Antalya Otogarı 17 sene önce yapıldı. Bugüne kadar içindeki esnafın, yazıhanecinin, hiçbirinin yüzü gülmedi. Herkes burayı bir rant kapısı olarak gördü. O gün Antalya’nın dışı idi, 17 sene gibi kısa bir zamanda Antalya’nın içi oldu. Şimdi 1-2 sene içinde, bu otogarı belki 25 km. kadar Antalya’nın dışına taşımak istiyorlar. Bu otobüsçümüze ve sektörümüze daha fazla masraflar getirecektir. Şehir dışına çıkan otogarların masrafları artıyor. Servisi, mazotu, terminalleri, bunların hepsi otobüsçüye ayrı ayrı yük getirdi. 30 sene önce bu terminal ve servis işi yoktu. Otobüsçülükte de bu kadar sorun yoktu. Bana sorarsanız, teknoloji adı altında, yenilenme adı altında, bazı rantçılar da devreye giriyor. Otogarda 25 yazıhane varken burası 50 yazıhaneye çıkarıldı. Kırsalda 9 yazıhane varken, maalesef 18 yazıhane oldu. Bunların hepsinin o günkü anlamları farklıydı ve bazılarının işine geliyordu. Bana göre bugün o insanlar vebal altındadır. Çünkü Antalya otogarından intihar edenlerden tutun, kalp krizi geçiren, bir şekilde batan, göçen esnaf oldu.

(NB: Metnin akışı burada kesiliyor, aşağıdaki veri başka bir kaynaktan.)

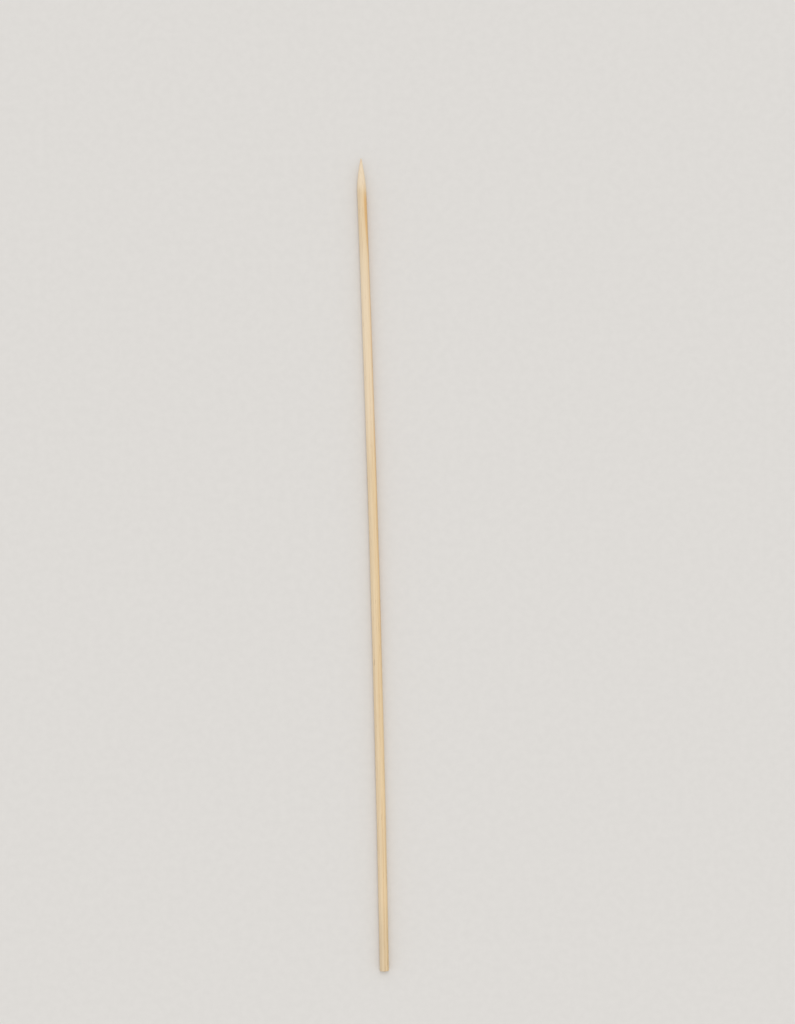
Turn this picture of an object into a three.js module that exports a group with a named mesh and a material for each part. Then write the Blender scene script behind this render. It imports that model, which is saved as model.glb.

Çünkü bir otogarda yazıhane sahibi olmak çok kolay bir iş değil. Orada evini, arabasını satarak bir işyeri sahibi oldular ama, 25 yazıhane 50’ye çıkarılınca, arkalı önlü yazıhaneler oldu. Bu yazıhanelerde, 10 F1 ile çalışması gereken firmalar, 4’le sınırlandırıldı. 10 firma çalıştırma hakkımız varken, bu elimizden alındı. 17 sene önce binin üzerinde firma varken bugün 250-300 civarında. Kış sezonunda Antalya’ya gelen 50-60 firmayı geçmemiştir. Antalya’da artırılan yazıhanelerden dolayı, büyük bir rezillik var, büyük bir zarar var. Antalya’nın 25 yazıhaneye ihtiyacı var. Yine böyle bir hata yapılırsa bu mağduriyet devam edecektir. 

Otogar çıkışları pahalı

Bunun yanında, Antalya otogarı pahalı bir otogardır. Antalya ve Alanya’ya giden bir araba için sadece çıkış ücreti 120 lirayı geçiyor. Otobüsçüye otogarlarda verilen bir şey yok. İki kapılı han gibi, bir taraftan giriyor diğer taraftan çıkıyor, ‘ver şu kadar para’ diyor. Ulaştırma Bakanlığının bu işe el atması lazım. Federasyonların çalışmalar yapması lazım. Otogarlar insanların yaşayabileceği bir yerde kurulmalı ve esnafın para kazanacağı hesaplarının yapılması lazım. 24 saatin 15 saatini otogarda geçiren insanlarımız var, ama maalesef otogarda istirahat edilebilecek yerler yok. İnsana yakışır bir şekilde projeler yapılmalı. Yapılan otogarların esnafı korumak ve kollamak adına yapılması lazım, birilerini zengin etmek adına değil. Biz, hak ve adalet çerçevesinde, otobüsçüye destek anlamında bir kamu görevi yaptığımıza inanıyoruz. Bu kamu görevini yaparken devletimiz ve hükümetimizin bize mutlaka sahip çıkması, yardımcı olması lazım.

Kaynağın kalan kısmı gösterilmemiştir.